(Data entries)

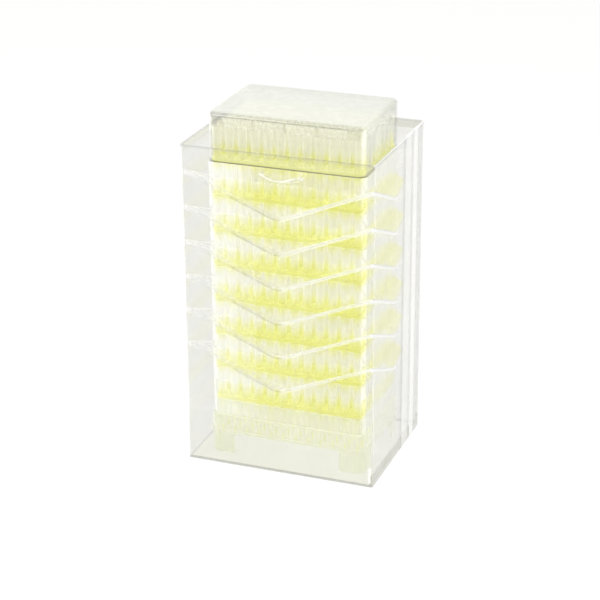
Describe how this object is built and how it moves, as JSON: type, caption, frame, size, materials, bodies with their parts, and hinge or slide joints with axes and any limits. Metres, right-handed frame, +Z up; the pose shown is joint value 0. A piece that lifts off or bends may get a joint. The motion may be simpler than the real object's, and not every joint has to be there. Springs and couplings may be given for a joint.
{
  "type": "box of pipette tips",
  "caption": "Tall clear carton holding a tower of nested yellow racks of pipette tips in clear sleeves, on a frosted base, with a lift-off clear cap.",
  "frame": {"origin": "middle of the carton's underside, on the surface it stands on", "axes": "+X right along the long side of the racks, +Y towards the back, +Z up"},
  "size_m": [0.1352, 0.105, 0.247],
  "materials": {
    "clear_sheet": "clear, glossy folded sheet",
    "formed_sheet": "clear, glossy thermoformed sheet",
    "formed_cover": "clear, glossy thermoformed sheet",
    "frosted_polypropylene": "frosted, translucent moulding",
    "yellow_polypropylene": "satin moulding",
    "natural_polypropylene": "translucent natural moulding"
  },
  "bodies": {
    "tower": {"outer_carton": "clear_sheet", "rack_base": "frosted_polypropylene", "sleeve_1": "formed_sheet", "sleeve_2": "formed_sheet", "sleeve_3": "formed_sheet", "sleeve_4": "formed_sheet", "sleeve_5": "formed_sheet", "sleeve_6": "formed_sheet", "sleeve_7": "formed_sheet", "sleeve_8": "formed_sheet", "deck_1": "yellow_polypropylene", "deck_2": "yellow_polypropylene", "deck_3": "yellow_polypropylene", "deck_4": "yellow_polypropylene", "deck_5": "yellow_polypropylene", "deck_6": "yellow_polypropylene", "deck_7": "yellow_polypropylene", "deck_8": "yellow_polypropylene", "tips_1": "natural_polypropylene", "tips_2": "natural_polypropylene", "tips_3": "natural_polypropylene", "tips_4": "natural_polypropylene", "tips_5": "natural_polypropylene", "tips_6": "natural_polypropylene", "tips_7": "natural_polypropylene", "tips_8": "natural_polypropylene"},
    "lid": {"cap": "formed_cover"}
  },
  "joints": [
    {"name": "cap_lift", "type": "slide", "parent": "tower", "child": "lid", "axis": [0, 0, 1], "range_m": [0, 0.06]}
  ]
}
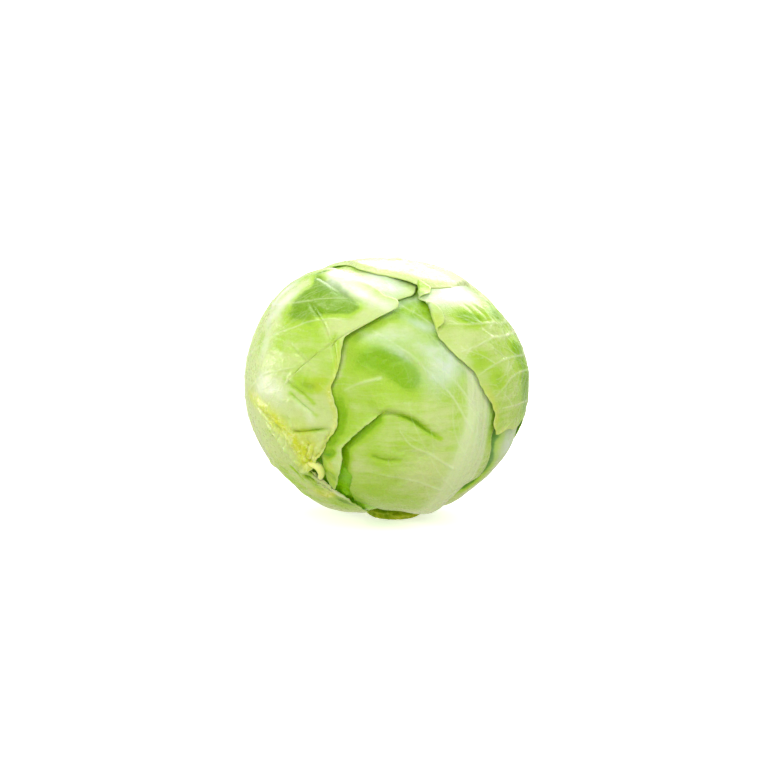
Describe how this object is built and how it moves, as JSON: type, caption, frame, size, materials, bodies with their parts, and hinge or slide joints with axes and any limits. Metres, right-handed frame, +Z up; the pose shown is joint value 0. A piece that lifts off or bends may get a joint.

- **WHAT IS REQUIRED**
Every record above should be output exactly.

- **ANSWER TO THIS TASK**
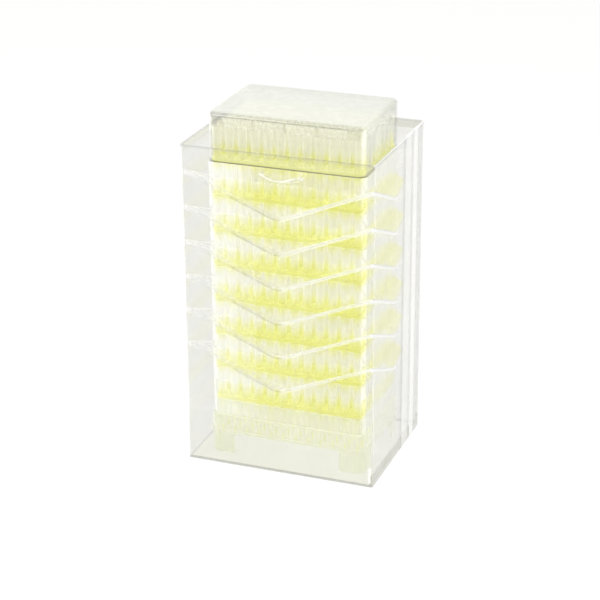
Describe how this object is built and how it moves, as JSON: type, caption, frame, size, materials, bodies with their parts, and hinge or slide joints with axes and any limits. Metres, right-handed frame, +Z up; the pose shown is joint value 0. A piece that lifts off or bends may get a joint. The motion may be simpler than the real object's, and not every joint has to be there. Springs and couplings may be given for a joint.
{
  "type": "box of pipette tips",
  "caption": "Tall clear carton holding a tower of nested yellow racks of pipette tips in clear sleeves, on a frosted base, with a lift-off clear cap.",
  "frame": {"origin": "middle of the carton's underside, on the surface it stands on", "axes": "+X right along the long side of the racks, +Y towards the back, +Z up"},
  "size_m": [0.1352, 0.105, 0.247],
  "materials": {
    "clear_sheet": "clear, glossy folded sheet",
    "formed_sheet": "clear, glossy thermoformed sheet",
    "formed_cover": "clear, glossy thermoformed sheet",
    "frosted_polypropylene": "frosted, translucent moulding",
    "yellow_polypropylene": "satin moulding",
    "natural_polypropylene": "translucent natural moulding"
  },
  "bodies": {
    "tower": {"outer_carton": "clear_sheet", "rack_base": "frosted_polypropylene", "sleeve_1": "formed_sheet", "sleeve_2": "formed_sheet", "sleeve_3": "formed_sheet", "sleeve_4": "formed_sheet", "sleeve_5": "formed_sheet", "sleeve_6": "formed_sheet", "sleeve_7": "formed_sheet", "sleeve_8": "formed_sheet", "deck_1": "yellow_polypropylene", "deck_2": "yellow_polypropylene", "deck_3": "yellow_polypropylene", "deck_4": "yellow_polypropylene", "deck_5": "yellow_polypropylene", "deck_6": "yellow_polypropylene", "deck_7": "yellow_polypropylene", "deck_8": "yellow_polypropylene", "tips_1": "natural_polypropylene", "tips_2": "natural_polypropylene", "tips_3": "natural_polypropylene", "tips_4": "natural_polypropylene", "tips_5": "natural_polypropylene", "tips_6": "natural_polypropylene", "tips_7": "natural_polypropylene", "tips_8": "natural_polypropylene"},
    "lid": {"cap": "formed_cover"}
  },
  "joints": [
    {"name": "cap_lift", "type": "slide", "parent": "tower", "child": "lid", "axis": [0, 0, 1], "range_m": [0, 0.06]}
  ]
}
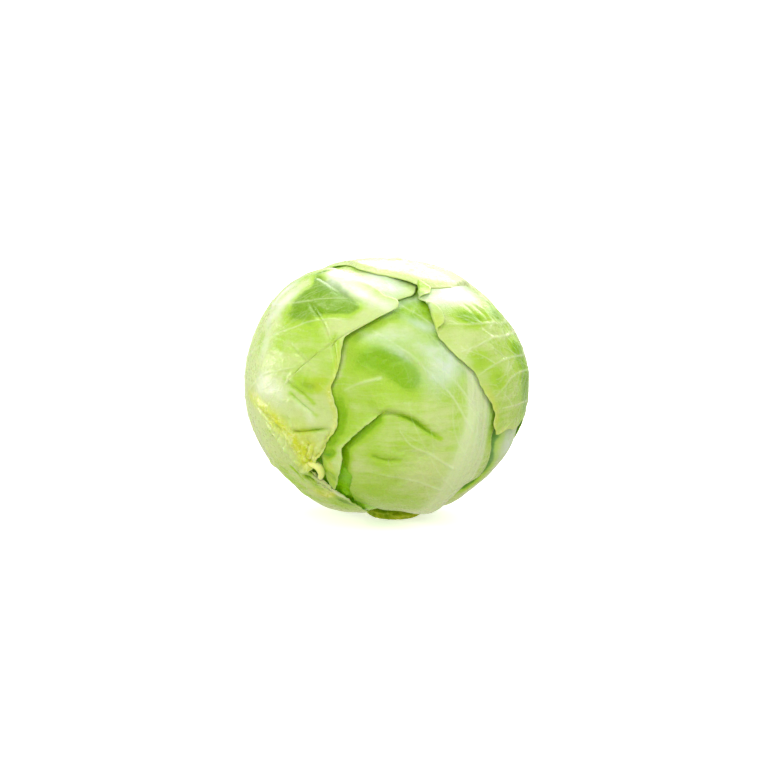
Describe how this object is built and how it moves, as JSON: type, caption, frame, size, materials, bodies with their parts, and hinge or slide joints with axes and any limits. Metres, right-handed frame, +Z up; the pose shown is joint value 0. A piece that lifts off or bends may get a joint.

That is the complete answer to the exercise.